Systolic arrays are descendants of array-like architectures such as iterative arrays, cellular automata and processor arrays. A systolic array is a network of processors that rhythmically compute and pass data through the system. The seminal paper by Kung and Leiserson defines systolic arrays as devices with simple and regular geometries and data paths with pipelining as general methods of using these structures.

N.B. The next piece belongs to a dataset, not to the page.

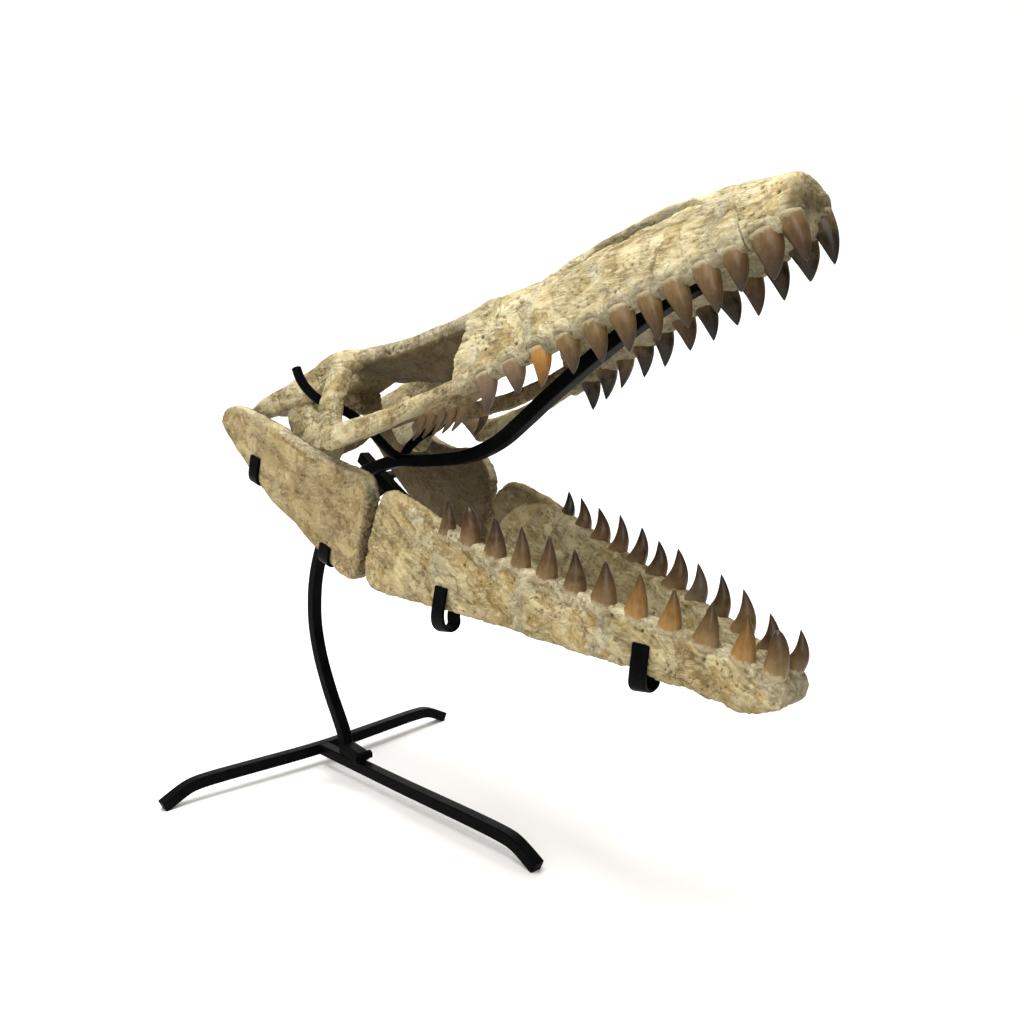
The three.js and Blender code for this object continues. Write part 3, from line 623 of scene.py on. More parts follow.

The systolic array paradigm is the counterpart of the von Neuman paradigm. While the von Neuman architecture is instruction-stream-driven by an instruction counter, the systolic array architecture is data-stream-driven by data counters. A systolic array is composed of matrix-like rows of units called cells or Data Processing Units (DPUs). DPUs operation is transport-triggered, i.e., triggered by the arrival of a data object. The DPUs are connected in a mesh-like topology (often two-dimensional). Each DPU is connected to a small number of nearest neighbor DPUs and performs a sequence of operations on data that flows between them. Often different data streams flow across the mesh in different directions. Early on, Kung identified the main strength of systolic arrays as addressing the problem of I/O bottleneck:
Thus, a problem what was originally compute-bound can become I/O-bound during its execution. This unfortunate situation is the result of a mismatch between the computation and the architecture. Systolic architectures, which ensure multiple computations per memory access, can speed up compute-bound computations without increasing I/O requirements.